Work to be completed:
Write out, word for word, the first line of the data below and every line after it through the one containing "SEAM = 1e-6".

Material provided:

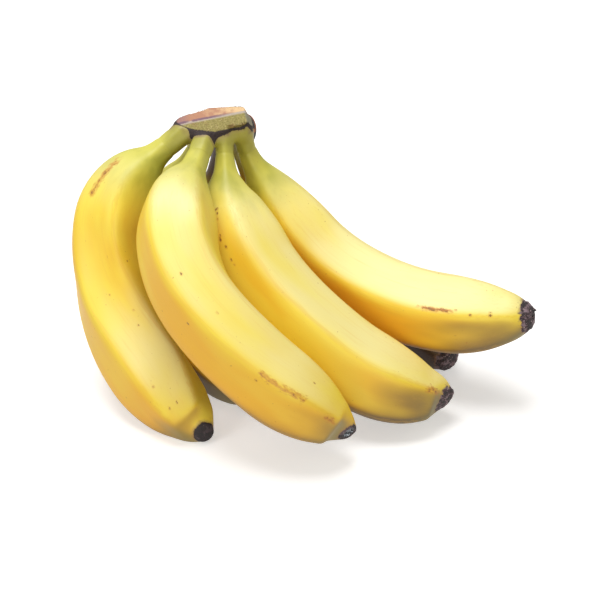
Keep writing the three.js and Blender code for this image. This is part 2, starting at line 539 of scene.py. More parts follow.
def vector_attribute(mesh, name, values):
    made = mesh.attributes.new(name, "FLOAT_VECTOR", "POINT")
    made.data.foreach_set("vector", np.asarray(values, np.float32).ravel())


SEAM = 1e-6


def sew_grid():
    """Closes a rolled grid along its seam and at its pinched ends. The faces then point outwards."""
    bpy.ops.object.mode_set(mode="EDIT")
    bpy.ops.mesh.select_all(action="SELECT")
    bpy.ops.mesh.remove_doubles(threshold=SEAM)
    bpy.ops.mesh.normals_make_consistent(inside=False)
    bpy.ops.object.mode_set(mode="OBJECT")


frame_crown = read_vectors(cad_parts["crown"].data, "co")
print("the frame's crown is up to", round(float(frame_crown[:, 2].max() / MM), 1), "mm high")


# %% Rings from the crown to the tip
WAIST_LENGTH = 9 * MM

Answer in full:
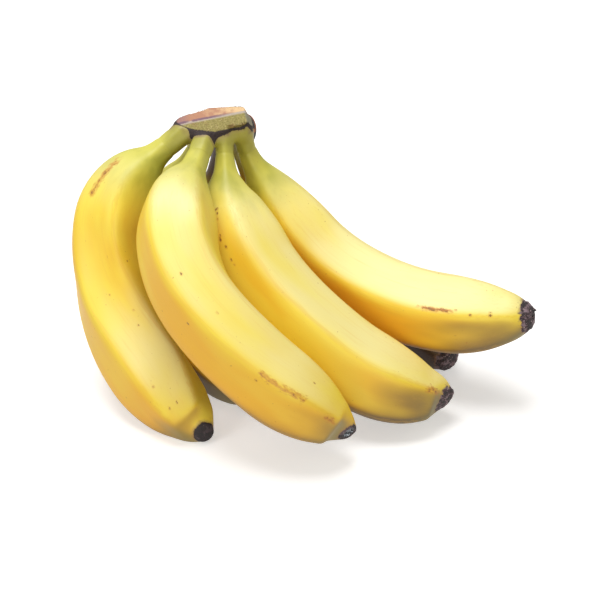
Keep writing the three.js and Blender code for this image. This is part 2, starting at line 539 of scene.py. More parts follow.
def vector_attribute(mesh, name, values):
    made = mesh.attributes.new(name, "FLOAT_VECTOR", "POINT")
    made.data.foreach_set("vector", np.asarray(values, np.float32).ravel())


SEAM = 1e-6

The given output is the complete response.